### Directions for this task
Quote exactly the lines from the line containing "top_hang_rail();" to the line containing "imported = [obj", both lines included, please, and nothing more.

### Data
──────────
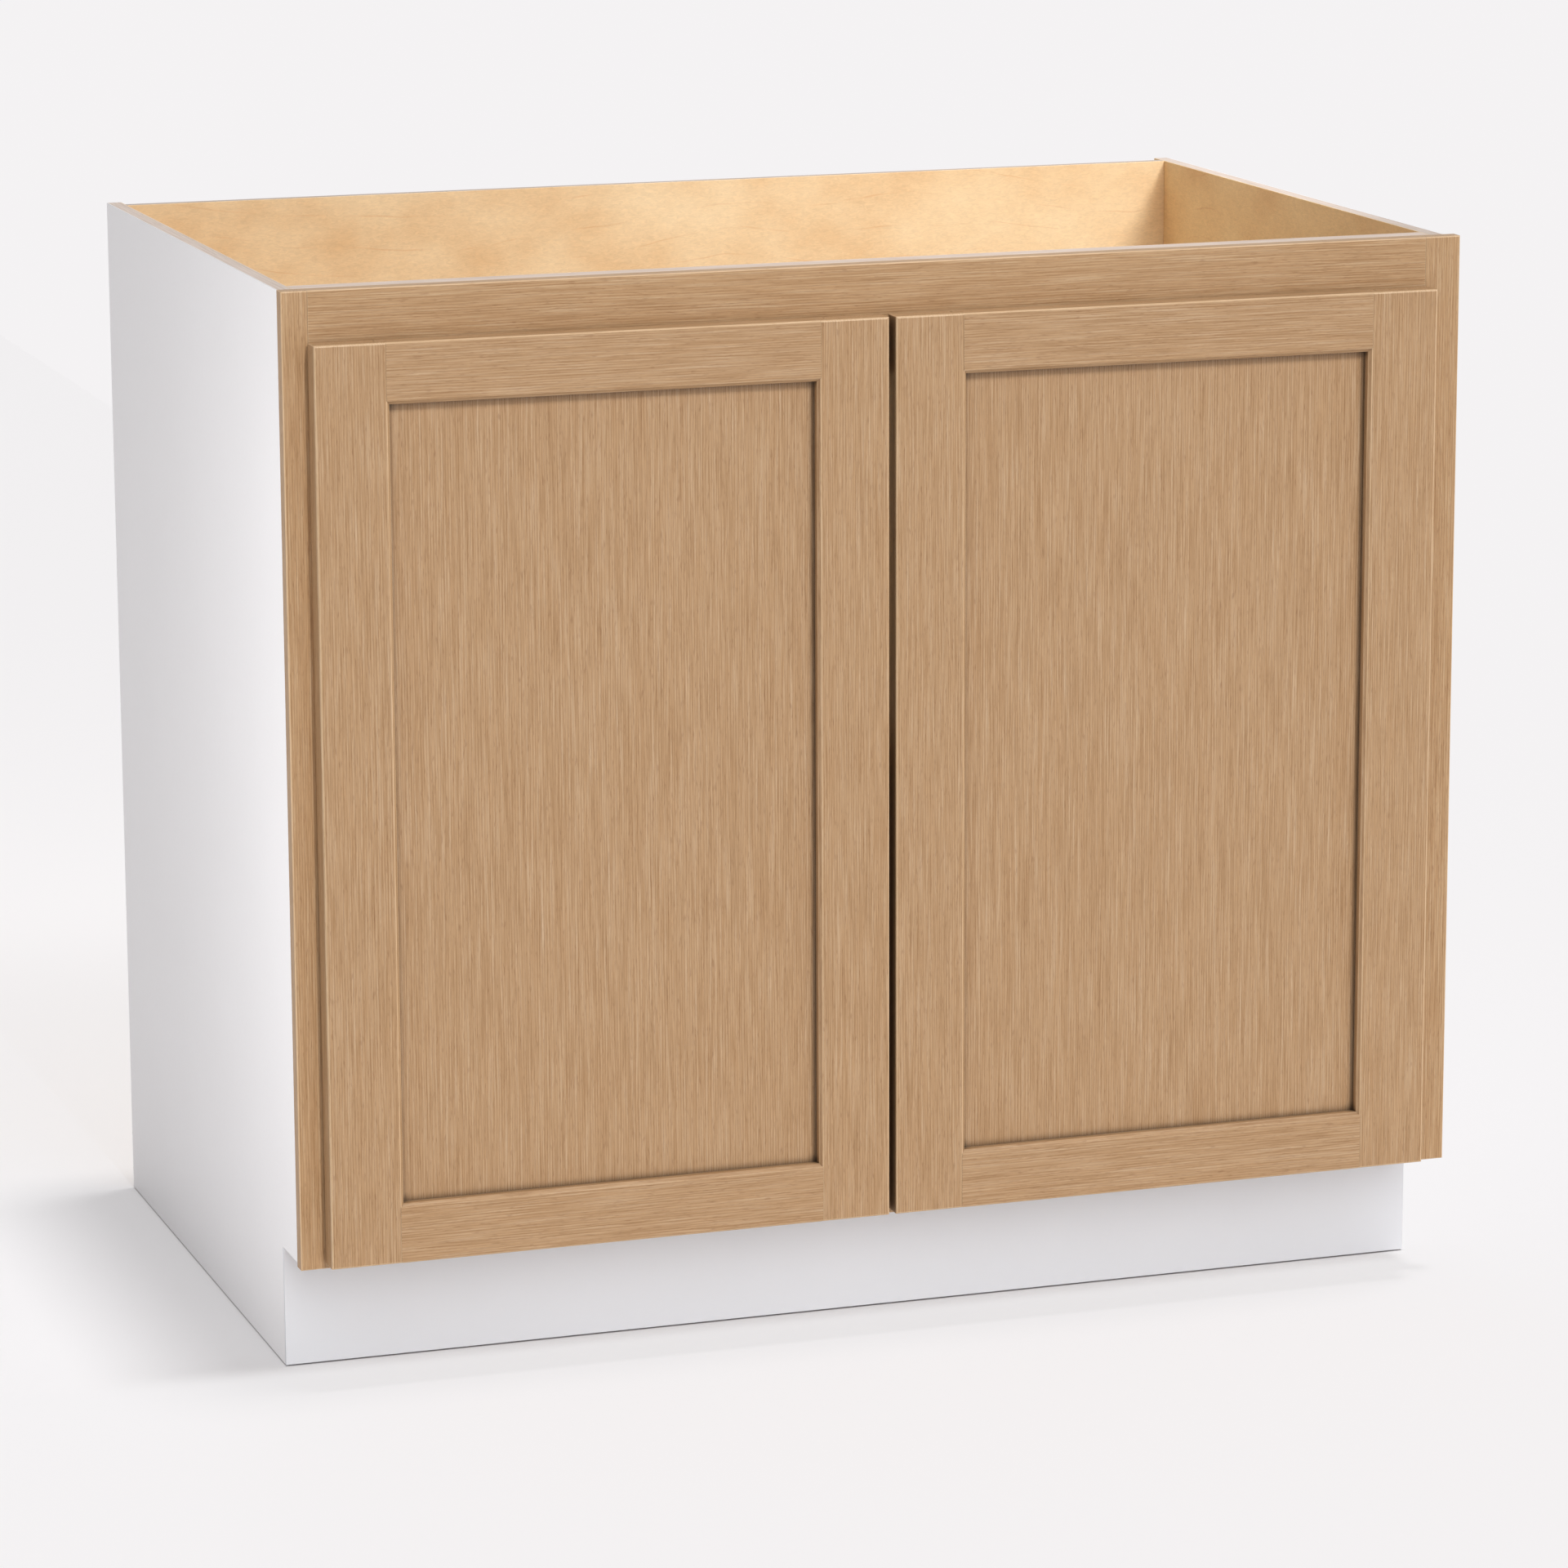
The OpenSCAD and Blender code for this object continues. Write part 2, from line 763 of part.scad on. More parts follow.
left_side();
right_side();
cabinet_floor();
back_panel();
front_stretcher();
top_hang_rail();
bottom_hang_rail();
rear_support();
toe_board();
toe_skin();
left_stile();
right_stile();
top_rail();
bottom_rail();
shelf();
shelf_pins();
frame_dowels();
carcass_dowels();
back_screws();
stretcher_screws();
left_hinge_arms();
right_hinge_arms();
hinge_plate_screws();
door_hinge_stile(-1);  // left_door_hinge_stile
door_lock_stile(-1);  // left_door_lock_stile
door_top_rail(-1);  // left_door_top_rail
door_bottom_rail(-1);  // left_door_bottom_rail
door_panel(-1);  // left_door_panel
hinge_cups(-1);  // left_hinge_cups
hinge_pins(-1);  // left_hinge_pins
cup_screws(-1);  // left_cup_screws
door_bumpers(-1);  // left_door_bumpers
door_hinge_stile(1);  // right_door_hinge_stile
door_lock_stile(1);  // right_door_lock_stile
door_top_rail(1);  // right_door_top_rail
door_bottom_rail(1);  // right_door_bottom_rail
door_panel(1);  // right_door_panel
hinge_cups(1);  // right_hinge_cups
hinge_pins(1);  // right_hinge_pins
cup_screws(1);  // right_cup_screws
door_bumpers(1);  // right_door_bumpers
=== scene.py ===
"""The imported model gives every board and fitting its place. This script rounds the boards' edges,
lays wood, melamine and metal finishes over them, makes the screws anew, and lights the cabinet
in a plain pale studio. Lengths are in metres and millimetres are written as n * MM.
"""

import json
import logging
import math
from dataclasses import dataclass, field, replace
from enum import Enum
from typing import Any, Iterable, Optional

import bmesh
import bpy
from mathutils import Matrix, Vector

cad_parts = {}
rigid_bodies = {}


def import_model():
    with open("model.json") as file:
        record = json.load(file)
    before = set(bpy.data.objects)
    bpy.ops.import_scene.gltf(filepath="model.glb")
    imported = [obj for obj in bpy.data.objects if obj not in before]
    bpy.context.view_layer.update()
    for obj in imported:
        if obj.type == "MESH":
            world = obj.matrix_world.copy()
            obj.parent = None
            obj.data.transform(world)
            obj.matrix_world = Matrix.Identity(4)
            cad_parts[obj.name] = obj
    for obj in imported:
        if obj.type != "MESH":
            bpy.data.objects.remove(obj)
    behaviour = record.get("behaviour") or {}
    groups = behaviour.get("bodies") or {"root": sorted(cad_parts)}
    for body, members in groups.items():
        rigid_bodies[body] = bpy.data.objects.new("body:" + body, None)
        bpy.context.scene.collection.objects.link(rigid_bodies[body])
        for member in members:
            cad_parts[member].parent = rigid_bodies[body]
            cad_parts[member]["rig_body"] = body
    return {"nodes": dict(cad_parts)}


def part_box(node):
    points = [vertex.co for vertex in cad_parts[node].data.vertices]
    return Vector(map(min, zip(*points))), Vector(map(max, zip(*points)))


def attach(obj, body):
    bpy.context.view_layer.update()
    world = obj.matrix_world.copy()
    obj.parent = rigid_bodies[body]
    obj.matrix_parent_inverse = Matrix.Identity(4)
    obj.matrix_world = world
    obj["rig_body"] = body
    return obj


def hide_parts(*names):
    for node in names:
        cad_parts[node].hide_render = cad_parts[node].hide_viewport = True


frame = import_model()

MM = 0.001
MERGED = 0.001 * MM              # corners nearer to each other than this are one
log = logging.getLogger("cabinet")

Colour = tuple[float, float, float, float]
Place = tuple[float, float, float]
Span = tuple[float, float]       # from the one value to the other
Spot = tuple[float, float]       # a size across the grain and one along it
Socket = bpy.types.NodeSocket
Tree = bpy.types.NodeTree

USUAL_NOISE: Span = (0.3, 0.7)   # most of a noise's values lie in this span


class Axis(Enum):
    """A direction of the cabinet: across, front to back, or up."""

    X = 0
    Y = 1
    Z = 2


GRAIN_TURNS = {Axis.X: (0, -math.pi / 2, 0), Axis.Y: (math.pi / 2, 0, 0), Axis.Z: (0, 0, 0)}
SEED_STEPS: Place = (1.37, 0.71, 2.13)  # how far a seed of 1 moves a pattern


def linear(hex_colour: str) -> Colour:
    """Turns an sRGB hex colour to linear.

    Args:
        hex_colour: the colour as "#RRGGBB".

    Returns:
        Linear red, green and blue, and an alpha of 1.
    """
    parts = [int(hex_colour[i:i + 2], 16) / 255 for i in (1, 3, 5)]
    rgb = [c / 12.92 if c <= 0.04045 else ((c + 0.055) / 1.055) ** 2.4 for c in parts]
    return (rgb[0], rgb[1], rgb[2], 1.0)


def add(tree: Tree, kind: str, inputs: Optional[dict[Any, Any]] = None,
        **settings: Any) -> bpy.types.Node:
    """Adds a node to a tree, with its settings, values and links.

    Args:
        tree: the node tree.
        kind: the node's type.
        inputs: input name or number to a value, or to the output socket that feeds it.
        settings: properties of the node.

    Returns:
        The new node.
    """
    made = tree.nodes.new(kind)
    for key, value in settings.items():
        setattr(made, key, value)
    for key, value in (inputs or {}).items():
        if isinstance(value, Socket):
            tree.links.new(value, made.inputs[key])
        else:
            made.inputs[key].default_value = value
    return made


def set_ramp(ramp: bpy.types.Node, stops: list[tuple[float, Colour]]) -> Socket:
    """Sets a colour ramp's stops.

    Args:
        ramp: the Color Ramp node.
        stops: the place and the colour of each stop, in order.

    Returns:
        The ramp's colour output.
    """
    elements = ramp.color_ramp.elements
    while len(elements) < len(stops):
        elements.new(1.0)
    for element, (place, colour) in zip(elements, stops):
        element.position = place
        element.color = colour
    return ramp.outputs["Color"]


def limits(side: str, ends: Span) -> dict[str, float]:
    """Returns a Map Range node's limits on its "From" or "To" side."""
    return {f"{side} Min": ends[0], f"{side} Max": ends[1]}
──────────
### Task solution
top_hang_rail();
bottom_hang_rail();
rear_support();
toe_board();
toe_skin();
left_stile();
right_stile();
top_rail();
bottom_rail();
shelf();
shelf_pins();
frame_dowels();
carcass_dowels();
back_screws();
stretcher_screws();
left_hinge_arms();
right_hinge_arms();
hinge_plate_screws();
door_hinge_stile(-1);  // left_door_hinge_stile
door_lock_stile(-1);  // left_door_lock_stile
door_top_rail(-1);  // left_door_top_rail
door_bottom_rail(-1);  // left_door_bottom_rail
door_panel(-1);  // left_door_panel
hinge_cups(-1);  // left_hinge_cups
hinge_pins(-1);  // left_hinge_pins
cup_screws(-1);  // left_cup_screws
door_bumpers(-1);  // left_door_bumpers
door_hinge_stile(1);  // right_door_hinge_stile
door_lock_stile(1);  // right_door_lock_stile
door_top_rail(1);  // right_door_top_rail
door_bottom_rail(1);  // right_door_bottom_rail
door_panel(1);  // right_door_panel
hinge_cups(1);  // right_hinge_cups
hinge_pins(1);  // right_hinge_pins
cup_screws(1);  // right_cup_screws
door_bumpers(1);  // right_door_bumpers
=== scene.py ===
"""The imported model gives every board and fitting its place. This script rounds the boards' edges,
lays wood, melamine and metal finishes over them, makes the screws anew, and lights the cabinet
in a plain pale studio. Lengths are in metres and millimetres are written as n * MM.
"""

import json
import logging
import math
from dataclasses import dataclass, field, replace
from enum import Enum
from typing import Any, Iterable, Optional

import bmesh
import bpy
from mathutils import Matrix, Vector

cad_parts = {}
rigid_bodies = {}


def import_model():
    with open("model.json") as file:
        record = json.load(file)
    before = set(bpy.data.objects)
    bpy.ops.import_scene.gltf(filepath="model.glb")
    imported = [obj for obj in bpy.data.objects if obj not in before]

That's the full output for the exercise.